Jillian Camarena-Williams has won 11 national shot put titles since 2005, and notched a third-place finish in last year’s world championships, the best finish ever by an American, yet an inconvenient back injury kept her out of the shot putting finals in London. Since coming out of Stanford in 2004, Camarena-Williams has tweaked her style (moving from a gliding to a spinning approach) and also experimented throwing at different body weights, finally determining, she told Wired‘s Jeff Beckham, that she could throw farthest when she was at her heaviest, myopic conventions of female beauty be damned.

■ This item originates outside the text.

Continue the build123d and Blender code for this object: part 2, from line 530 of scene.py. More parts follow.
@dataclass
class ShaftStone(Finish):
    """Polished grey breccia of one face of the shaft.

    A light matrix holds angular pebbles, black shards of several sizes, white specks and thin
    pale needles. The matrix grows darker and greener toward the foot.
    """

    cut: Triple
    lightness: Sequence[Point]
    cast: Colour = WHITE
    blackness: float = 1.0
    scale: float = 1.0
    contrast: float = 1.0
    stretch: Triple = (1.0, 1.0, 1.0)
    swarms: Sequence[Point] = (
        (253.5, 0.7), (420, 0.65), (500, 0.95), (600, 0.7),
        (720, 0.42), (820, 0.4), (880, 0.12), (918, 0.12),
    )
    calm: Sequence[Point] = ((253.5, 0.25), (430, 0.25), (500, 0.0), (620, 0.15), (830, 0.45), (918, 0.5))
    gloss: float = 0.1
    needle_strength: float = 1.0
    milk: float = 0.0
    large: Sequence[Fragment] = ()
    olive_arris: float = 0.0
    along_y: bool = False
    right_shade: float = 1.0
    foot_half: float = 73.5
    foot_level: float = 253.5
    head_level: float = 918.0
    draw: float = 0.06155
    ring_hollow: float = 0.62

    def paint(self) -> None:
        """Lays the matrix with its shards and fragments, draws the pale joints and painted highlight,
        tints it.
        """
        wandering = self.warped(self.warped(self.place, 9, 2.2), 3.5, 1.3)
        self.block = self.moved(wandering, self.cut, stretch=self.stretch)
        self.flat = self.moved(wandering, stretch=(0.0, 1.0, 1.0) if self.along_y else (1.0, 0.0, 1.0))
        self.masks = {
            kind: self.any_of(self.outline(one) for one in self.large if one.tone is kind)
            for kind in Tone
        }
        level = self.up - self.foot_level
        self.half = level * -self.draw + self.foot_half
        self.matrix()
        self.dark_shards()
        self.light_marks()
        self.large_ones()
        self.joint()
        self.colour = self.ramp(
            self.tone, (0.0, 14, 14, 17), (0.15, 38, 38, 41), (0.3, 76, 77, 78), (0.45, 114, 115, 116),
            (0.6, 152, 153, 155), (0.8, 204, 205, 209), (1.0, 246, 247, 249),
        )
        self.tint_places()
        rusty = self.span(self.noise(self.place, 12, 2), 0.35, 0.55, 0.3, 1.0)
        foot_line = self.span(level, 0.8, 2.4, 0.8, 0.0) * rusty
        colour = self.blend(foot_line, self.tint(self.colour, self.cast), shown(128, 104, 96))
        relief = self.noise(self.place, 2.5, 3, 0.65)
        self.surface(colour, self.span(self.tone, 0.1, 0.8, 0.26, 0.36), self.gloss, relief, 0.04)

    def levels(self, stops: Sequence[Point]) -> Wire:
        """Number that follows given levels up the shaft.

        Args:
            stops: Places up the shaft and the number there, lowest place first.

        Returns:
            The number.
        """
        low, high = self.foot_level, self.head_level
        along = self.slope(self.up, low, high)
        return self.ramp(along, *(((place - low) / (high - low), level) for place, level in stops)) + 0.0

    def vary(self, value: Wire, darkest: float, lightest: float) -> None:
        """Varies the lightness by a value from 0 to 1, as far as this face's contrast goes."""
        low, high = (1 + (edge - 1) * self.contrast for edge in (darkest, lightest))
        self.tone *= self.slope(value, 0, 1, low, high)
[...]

When asked about her fluctuating weight, Camarena-Williams (who at 5’10 is on the shorter side of professional shot putters) explained that, after switching from her gliding throw to a rotational throw, she toyed around with dropping weight in order to build up some more rotational speed. “I ended up,” she says, “having awful distances. My throwing just went in the tank. We were like, ‘Oh, crap. What’s going on?’ When I throw my best, I’m actually at my heaviest.”

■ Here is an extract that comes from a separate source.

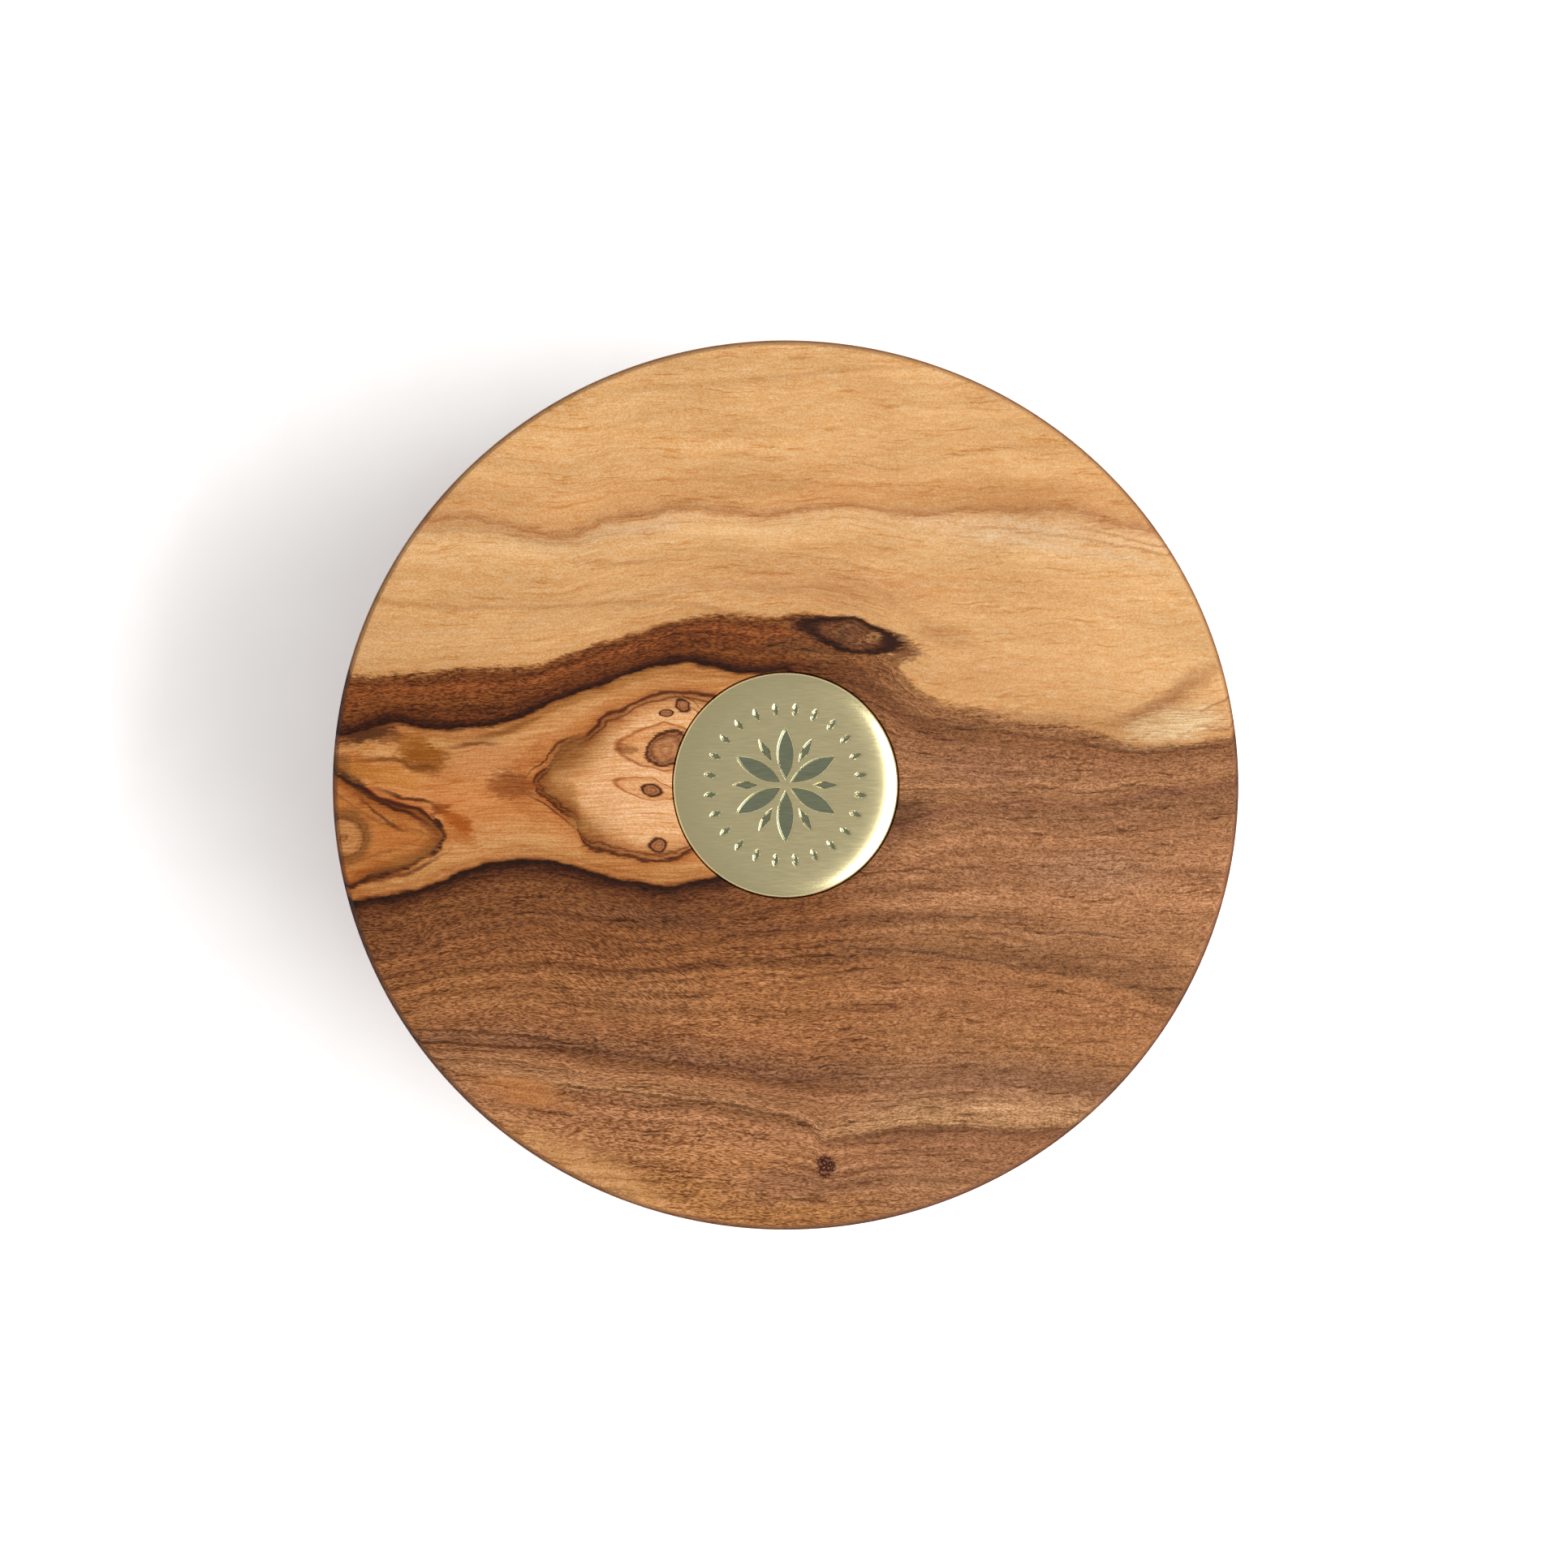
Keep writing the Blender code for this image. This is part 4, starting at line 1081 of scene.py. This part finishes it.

Beckham then asks what might be in any other context (and still sort of is, considering you’d never hear someone ask it of an offensive tackle in the NFL) a pretty invasive question: “Is that difficult, given the judgements people often make about a woman’s size?” Camarena-Williams makes the cringe worthwhile, explaining,

It can be. It can be really difficult, especially when I was single and trying to date. People don’t quite understand it, but that’s what is so amazing about my husband. He’s a buck fifty and a distance runner, a little tiny thing and but he loves me for me. It’s hard sometimes when you step on the scale and you’re like, “Oh geez!” But I’m throwing far, so…

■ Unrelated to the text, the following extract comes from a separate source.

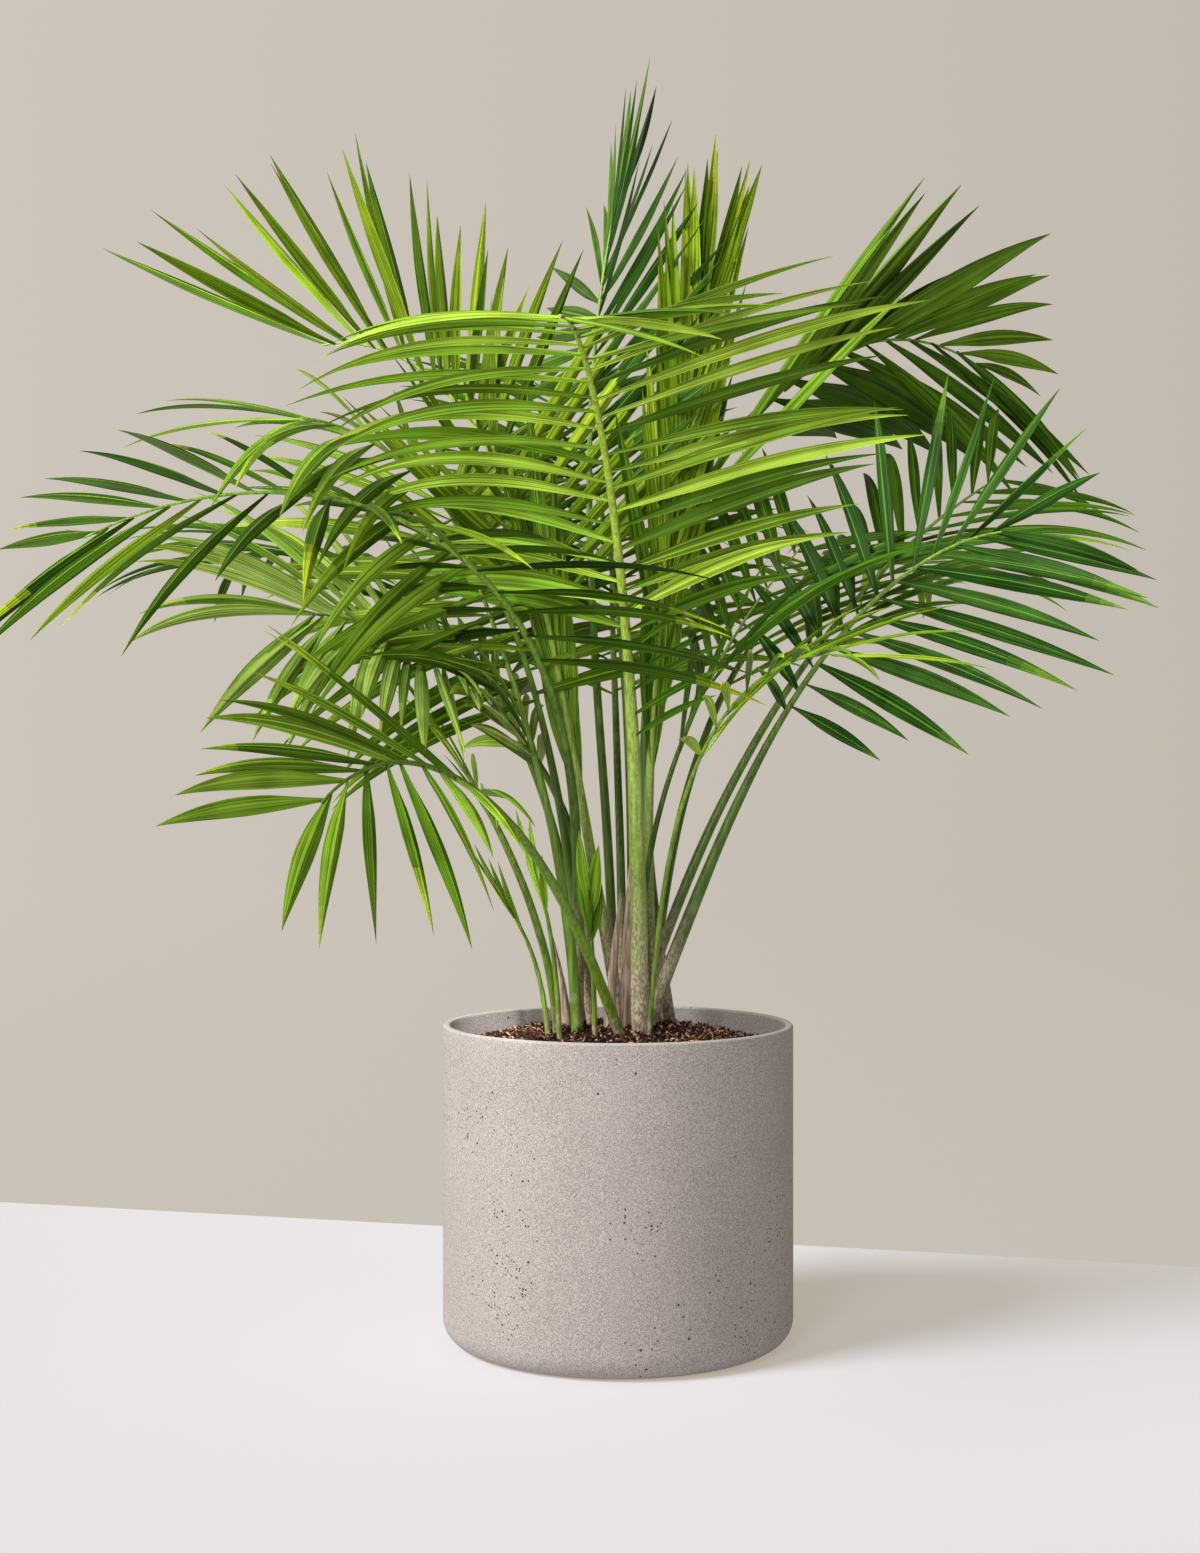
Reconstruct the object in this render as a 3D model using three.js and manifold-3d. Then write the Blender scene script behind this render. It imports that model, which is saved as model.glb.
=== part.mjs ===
// A potted majesty palm: arching feather fronds on bare stalks that rise in one clump from a straight
// round planter of pale grey cast concrete, filled with potting mix.
// Millimetres and degrees, +Z up. The origin is the middle of the pot's flat underside, and the side
// that is seen first faces -Y.

import * as THREE from 'three';
import { mergeVertices } from 'three/addons/utils/BufferGeometryUtils.js';
import Module from 'manifold-3d';

const wasm = await Module();
wasm.setup();

// Driving dimensions of the pot
const POT_DIAMETER = 305;
const POT_HEIGHT = 275;
const POT_WALL = 7;
const POT_FLOOR = 16;
const POT_FOOT_ROUND = 22;
const POT_RIM_ROUND = 3;
const ROUND_SIDES = 36;

// Driving dimensions of the potting mix, which is heaped a little in the middle
const MIX_CREST = 272;
const MIX_FALL = 17;
const MIX_STEPS = 4;

// The gap between two pieces that touch
const GAP = 0.3;

// Driving dimensions of the stalks, the ribs that carry on from them, and the leaflets
const STALK_SIDES = 6;
const STALK_STEPS = 6;
const RIB_SIDES = 4;
const RIB_STEP = 36;
const STALK_TIP_RADIUS = 3.4;
const STALK_TAPER = 1.5;
const RIB_TIP_RADIUS = 1.4;
const FOOT_DEPTH = 9;
const SPINE_STEPS = 48;
const LEAFLET_WIDTH = 24;
const LEAFLET_THICKNESS = 3.1;
const LEAFLET_STEPS = 2;
const LEAFLET_WALK = 6;
const BEND_LATE = 1.8;

// A leaflet is this share of its full width at its root, and is at its widest at the second share
const ROOT_WIDTH = 0.2;
const WIDEST_AT = 0.4;

// Where the longest leaflets grow, as a share of the blade, and where in its own stretch of the rib
// each leaflet stands
const FULLEST_AT = 0.45;
const SEAT = 0.75;

// How far a leaflet strays by chance from its rule: degrees, and a share of its length
const SWAY = 3;
const SWAY_LENGTH = 0.05;

// The real plant has almost twice as many leaflets as the solids, which are wider instead.
const SHARE_OF_LEAFLETS = 0.53;

// How a leaflet may turn away from a neighbour: degrees more from the rib, degrees more up, and its
// length's share. One that fits no way is left out.
const WAYS_TO_FIT = [
  [0, 0, 1],
  [-7, 0, 1],
  [7, 0, 1],
  [0, 9, 0.97],
  [0, -9, 0.97],
  [-12, 8, 0.9],
  [10, -12, 0.9],
  [0, 0, 0.75],
  [0, 14, 0.8],
  [-10, -14, 0.7],
  [0, 0, 0.5],
];

const COLOURS = {
  concrete: 0xb7aca8,
  mix: 0x3b261c,
  sheath: 0x7a6a4c,
  stalk: 0x7d9a55,
  bright: 0x7fb436,
  middle: 0x5f9434,
  dark: 0x3c7a30,
  blue: 0x3a7348,
};

// The leaflets on one side of a frond. open is their angle from the rib and lift how far they rise out
// of the blade, each at the blade's start, middle and tip. longest is the longest one's length, and
// droop how strongly they bend down.
const leaflets = (open, lift, longest, droop) => ({ open, lift, longest, droop });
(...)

So what difference does it make? Everyone’s body is different, and sometimes there’s very functional reason why someone is extremely skinny or burly. How we use our bodies — whether we’re performing very specific, Olympian feats of strength or sitting at a computer ten hours a day so that inwardly sloping shoulders are the only way to make our sedentariness bearable — can determine how we look, and it’s really no other body’s business what you’re doing with your own. Camarena-Williams added that misconceptions about women in her sport have contributed to totally false image of brutish, bear-like women who make a habit out of tearing everyone’s phone books and challenging unsuspecting sailors to arm-wrestling contests. Obviously, shot putting requires flawless technique, what Camarena-Williams calls “finesse.” She adds, “There’s a lot more to [shot putting] than just beastly women.”

If there wasn’t more to shot putting than simply picking up a heavy metal ball and throwing it far, then my good friend from JV track and field who tried to throw a shot put like a baseball would never have had a hilarious jaunt to the emergency room to repair his dislocated shoulder.